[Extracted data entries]
# # # #
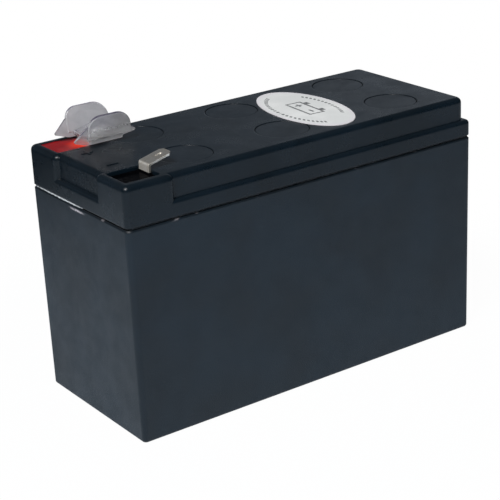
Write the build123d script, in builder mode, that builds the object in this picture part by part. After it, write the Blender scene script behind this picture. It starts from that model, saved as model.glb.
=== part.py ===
from build123d import *
import math
import os

# Sealed lead-acid battery, 12 V 7 Ah, six cells in two rows of three.
# Millimetres, +Z up. The origin is the middle of the foot. X runs along the length, with the
# terminals at the -X end, the negative one at -Y and the positive one at +Y.

# Case
case_l = 151.0
case_w = 65.0
case_h = 93.2
corner_r = 2.2
draft = 0.5
lid_h = 15.3
foot_r = 1.2
wall_t = 2.6
floor_t = 2.8
rib_t = 1.6
cell_r = 1.2

# Seam between container and lid, filled by a bead of adhesive
bead_t = 0.4
bead_inset = 1.1
seam_bevel = 0.5

# Lid
ledge_drop = 8.7
ledge_inset_side = 1.6
ledge_inset_end = 1.95
ledge_inset_bay = 1.6
plateau_corner_r = 3.0
ledge_edge_r = 1.3
top_edge_r = 2.0
lid_roof_t = 2.4
lid_shelf_t = 2.2

# Terminal wells in the two corner blocks
well_rim_end = 2.7
well_rim_side = 3.6
well_rim_bay = 3.1
well_rim_mid = 2.5
well_l = 13.7
well_w = 13.2
well_r = 1.0
well_deep = 5.3
negative_resin_drop = 1.4
positive_resin_drop = 0.2
boss_t = 2.6
boss_wall = 2.0

# Faston blades
blade_w = 6.35
blade_t = 0.8
blade_rise = 14.0
blade_reach = 9.1
blade_bend_r = 0.7
blade_lift = 1.85
blade_tip_cut = 1.2
blade_shift = 2.5
leg_gap = 0.15
blade_foot = 5.4
dimple_l = 2.6
dimple_w = 1.2
dimple_deep = 0.3

# Terminal posts
post_r = 2.7
post_drop = 4.1
post_gap = 0.25

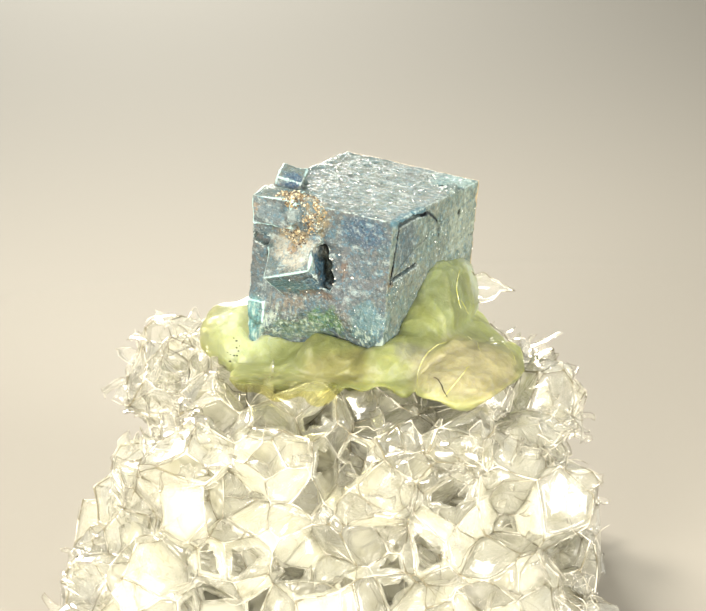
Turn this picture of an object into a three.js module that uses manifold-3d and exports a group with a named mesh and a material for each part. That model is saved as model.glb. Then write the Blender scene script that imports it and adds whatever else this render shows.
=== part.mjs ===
# # # #
**Given request:**
Return the lines beginning at the one that contains "Turn this picture" and continuing through the last line of the data, exactly as they stand and without any others.

**Correct response:**
Turn this picture of an object into a three.js module that uses manifold-3d and exports a group with a named mesh and a material for each part. That model is saved as model.glb. Then write the Blender scene script that imports it and adds whatever else this render shows.
=== part.mjs ===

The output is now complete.